Posłanka Nowoczesnej Kamila Kasiuk-Pihowicz powiedziała po spotkaniu, że każda rozmowa jest lepsza od braku dialogu. "Tylko bezpośrednie rozmowy mogą doprowadzić do rozwiązania tego konfliktu. Wszystko wskazuje na to, że wczorajsza wyciągnięta ręka PiS-u przed kamerami, pozostanie tylko wyciągniętą ręką. Brakuje tutaj przedstawicieli PiS" - mówiła.
"Polską racją stanu jest powrót do debaty parlamentarnej, nawet najostrzejsza debata jest lepsza od najmniejszych demonstracji, które są na ulicach" - dodała.

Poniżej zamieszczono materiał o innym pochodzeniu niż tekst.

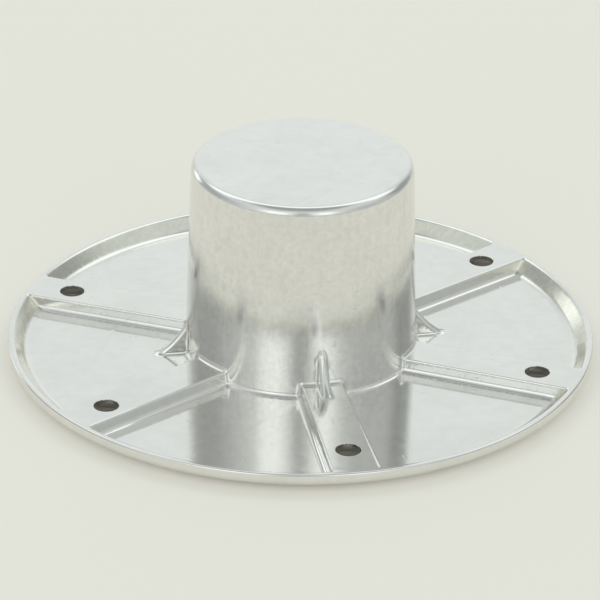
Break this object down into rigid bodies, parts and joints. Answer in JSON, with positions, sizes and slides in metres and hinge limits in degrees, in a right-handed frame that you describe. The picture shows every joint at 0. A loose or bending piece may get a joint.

Poseł PSL Władysław Kosiniak-Kamysz powiedział, że trzeba szukać przestrzeni do dyskusji i Centrum Partnerstwa Społecznego Dialog jest doskonałym do tego miejscem. "Może czasem trzeba odpuścić emocje polityczne, wyjść z Sejmu, bo tam ten podział polityczny jest bardzo ewidentny, i przenieść się w miejsce, gdzie atmosfera i też osoby, które ją tworzą, jest po prostu inna" - zwrócił uwagę.
"Bez rozstrzygnięcia sporu, który zaistniał w parlamencie, nie da się powrócić nie tylko do normalnej debaty parlamentarnej, ale też do normalnego funkcjonowania państwa" - podkreślił.
Z kolei zdaniem posła Kukiz'15 Tomasza Rzymkowskiego, rządzący nie rozumieją wagi i znaczenia spokoju społecznego. Według niego należy zastanowić się nad zmianami ustrojowymi, które wyeliminują na przyszłość "kompletnie jałowy i niepotrzebny spór". "My jako Kukiz'15 sprzeciwiamy się bardzo gruntownie, blokowaniu mównicy sejmowej, blokowaniu fotela marszałka i jego pulpitu, ale równocześnie sprzeciwiamy się głosowaniem wykluczających się wzajemnie poprawek w budżecie" - dodał.
Przewodnicząca RDS Henryka Bochniarz pozytywnie oceniła rozmowy z politykami. Zwróciła uwagę, że to było nieformalne spotkanie. "My formalne działania będziemy mogli podjąć po 5 stycznia. Zwołaliśmy formalne posiedzenie prezydium. I ono dopiero może nas upoważnić do jakiś działań" - podkreśliła. "Zadeklarowaliśmy, że jeżeli jest taka wola ze strony parlamentu i innych politycznych uczestników naszego życia, to na tyle, ile będziemy mogli pomóc w tej sytuacji, będziemy starali się to zrobić" - zadeklarowała Bochniarz.